Despeckling SAR Images With Log-Yeo–Johnson Transformation and Conditional Diffusion Models

Satellite images of synthetic aperture radar (SAR) sensors are contaminated by speckles from the coherent imaging mechanism. Although removing or mitigating speckle has been a critical issue for SAR applications, effective reduction continues to be a significant challenge for existing methods when preserving the intricate structures within SAR images. To address this issue, this work proposes a novel conditional diffusion model for SAR despeckling (DiffusionSAR). The new method explicitly learns data distributions by forward diffusion toward multiplicative gamma noise.

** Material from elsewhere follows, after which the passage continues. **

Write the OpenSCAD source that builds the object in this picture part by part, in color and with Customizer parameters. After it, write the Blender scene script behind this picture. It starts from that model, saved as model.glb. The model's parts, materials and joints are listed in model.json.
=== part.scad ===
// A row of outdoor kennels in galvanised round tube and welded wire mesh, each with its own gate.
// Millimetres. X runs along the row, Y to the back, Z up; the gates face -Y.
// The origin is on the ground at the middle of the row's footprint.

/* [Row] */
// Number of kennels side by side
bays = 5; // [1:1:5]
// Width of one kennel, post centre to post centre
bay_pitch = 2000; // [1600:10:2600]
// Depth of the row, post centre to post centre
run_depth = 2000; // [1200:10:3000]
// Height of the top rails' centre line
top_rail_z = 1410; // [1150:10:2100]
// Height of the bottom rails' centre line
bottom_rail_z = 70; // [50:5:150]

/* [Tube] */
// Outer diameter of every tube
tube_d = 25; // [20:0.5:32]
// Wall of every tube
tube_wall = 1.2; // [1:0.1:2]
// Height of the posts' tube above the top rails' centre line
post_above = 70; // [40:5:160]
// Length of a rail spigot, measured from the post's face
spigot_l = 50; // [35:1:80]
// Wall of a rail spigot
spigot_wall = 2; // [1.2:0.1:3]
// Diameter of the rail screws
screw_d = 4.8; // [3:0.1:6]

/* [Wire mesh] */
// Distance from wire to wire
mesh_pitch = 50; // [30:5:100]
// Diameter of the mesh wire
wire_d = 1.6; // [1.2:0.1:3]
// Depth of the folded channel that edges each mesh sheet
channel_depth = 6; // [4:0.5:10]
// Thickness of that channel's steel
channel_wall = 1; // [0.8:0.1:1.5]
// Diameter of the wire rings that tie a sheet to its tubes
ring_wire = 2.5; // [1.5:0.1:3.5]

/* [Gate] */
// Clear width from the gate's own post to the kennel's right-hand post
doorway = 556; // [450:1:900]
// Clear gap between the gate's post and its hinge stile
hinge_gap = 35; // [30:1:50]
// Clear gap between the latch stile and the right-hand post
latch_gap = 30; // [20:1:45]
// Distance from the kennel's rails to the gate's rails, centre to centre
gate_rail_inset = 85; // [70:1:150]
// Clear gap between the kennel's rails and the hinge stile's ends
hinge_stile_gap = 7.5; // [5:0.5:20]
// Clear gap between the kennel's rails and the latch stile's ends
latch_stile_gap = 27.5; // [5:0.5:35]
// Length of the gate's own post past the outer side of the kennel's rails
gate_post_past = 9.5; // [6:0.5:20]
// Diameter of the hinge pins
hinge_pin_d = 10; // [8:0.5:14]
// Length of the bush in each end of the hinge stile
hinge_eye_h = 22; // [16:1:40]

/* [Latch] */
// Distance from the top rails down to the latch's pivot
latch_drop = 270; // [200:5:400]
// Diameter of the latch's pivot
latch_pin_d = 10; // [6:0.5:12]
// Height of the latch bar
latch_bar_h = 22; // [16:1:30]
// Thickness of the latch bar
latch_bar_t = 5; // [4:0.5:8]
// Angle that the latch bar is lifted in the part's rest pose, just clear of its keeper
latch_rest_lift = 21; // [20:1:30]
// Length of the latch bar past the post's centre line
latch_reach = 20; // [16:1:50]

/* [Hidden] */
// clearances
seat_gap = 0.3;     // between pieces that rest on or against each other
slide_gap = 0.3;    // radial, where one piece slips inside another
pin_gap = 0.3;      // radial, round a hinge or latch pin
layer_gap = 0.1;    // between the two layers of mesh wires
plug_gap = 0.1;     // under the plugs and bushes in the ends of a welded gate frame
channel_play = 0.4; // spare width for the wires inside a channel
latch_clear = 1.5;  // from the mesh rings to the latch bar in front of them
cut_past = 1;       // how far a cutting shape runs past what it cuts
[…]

The logarithmic and Yeo–Johnson (log-Yeo–Johnson) transformation are harnessed in preprocessing for fine-tuning or hybrid training. A prolonging steps technique is suggested in fine-tuning to match the preprocessing. A new synthetic dataset is designed for satellite SAR despeckling. The proposed method is compared with eight state-of-the-art methods using both synthetic and real-world SAR satellite images. The qualitative and quantitative evaluations confirm the effectiveness of the proposed method in structural preservation as well as noise reduction. A fine-tuning experiment using stacked multitemporal data shows the necessity of tine-tuning training in bridging the domain gap when trained with synthetic data and tested with real-world SAR data.